Last season’s Iron Front protests cracked this façade, creating an opportunity for American soccer to differentiate itself and endorse the open, progressive culture that its most ardent supporters have built. According to the Independent Supporters Council (ISC)—a coalition of fan groups that is representing supporters in the talks with MLS—the league is taking this opportunity seriously and is open to amending its code of conduct to reflect the values of the people it governs. As the youngest and poorest major league in the country, one with an unusually diverse fan base and competition from leagues in Mexico, the U.K., and elsewhere, MLS presumably also understands that it cannot afford to alienate the die-hard supporters who are currently keeping American professional soccer afloat.
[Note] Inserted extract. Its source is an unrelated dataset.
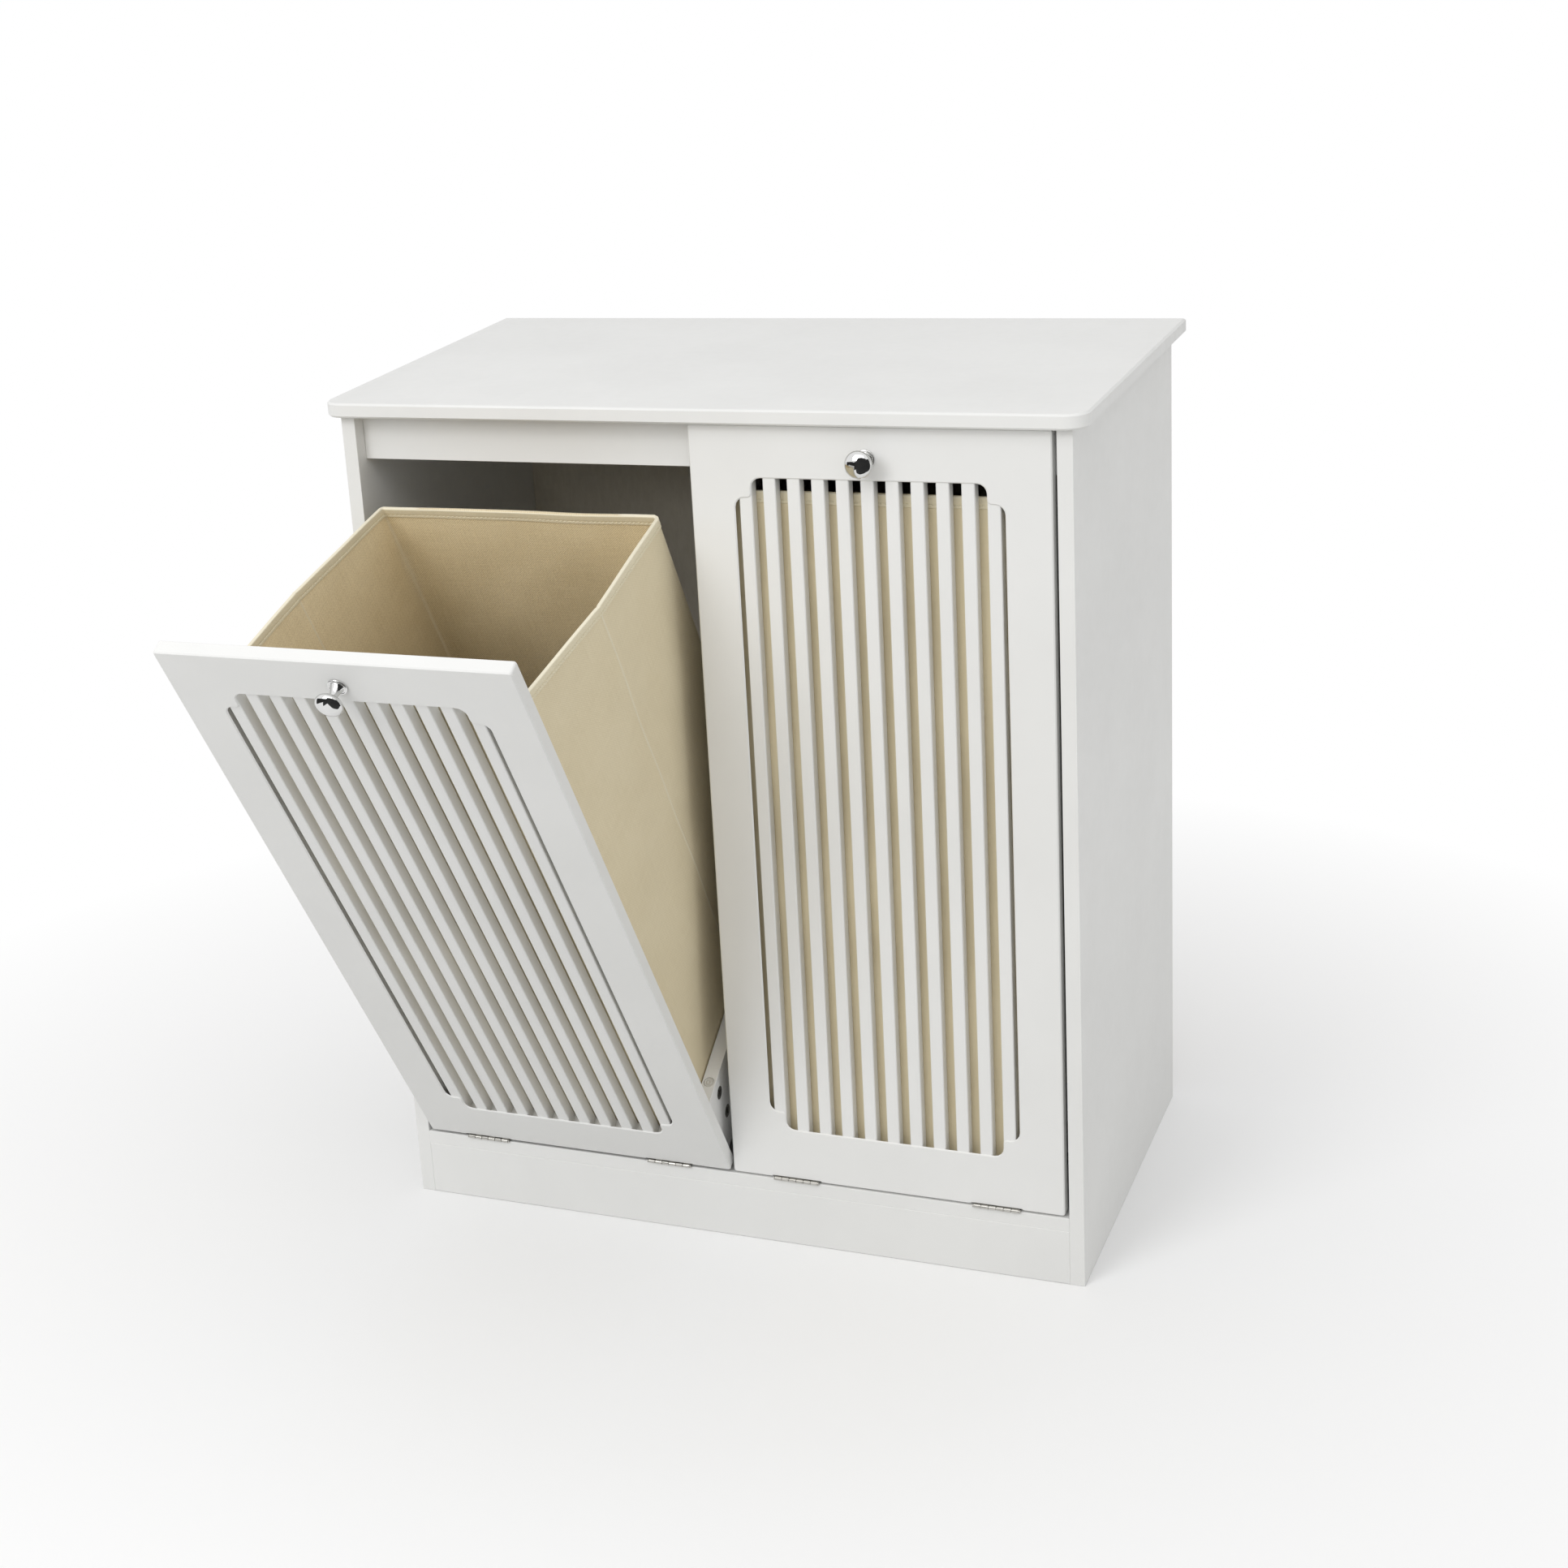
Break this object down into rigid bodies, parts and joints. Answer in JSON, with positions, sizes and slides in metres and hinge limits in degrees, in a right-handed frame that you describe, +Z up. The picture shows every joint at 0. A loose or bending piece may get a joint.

MLS’ fanbase has made it clear that it wants soccer stadiums to be places where minority, queer, and immigrant fans are not merely tolerated but enthusiastically welcomed, while Proud Boys, fascists, and bigots of all varieties are not. Though leagues like the NFL have settled into jingoistic conservatism under a patina of “sticking to sports,” there’s nothing in the rules that says a sports league can’t take a stand against fascism. This is the thrust of what the ISC is asking the league to do via the working group: to distinguish between hate speech and speech which promotes radical inclusivity, acknowledging that the former is actively dangerous to health and safety while the latter is something to be encouraged.
It’s entirely possible for a league to allow anti-Nazi
demonstrations while banning Nazis, and entirely justifiable to draw the line
of acceptable speech at overt racism. A league that valued the safety of its
fans more than it valued the business of those who would ethnically cleanse the
stands would have absolutely no problem with allowing antifascist arrow banners
while banning racist skinheads. The two are not equivalent. As a soccer fan and
an American, I would love to think that we could all agree on that.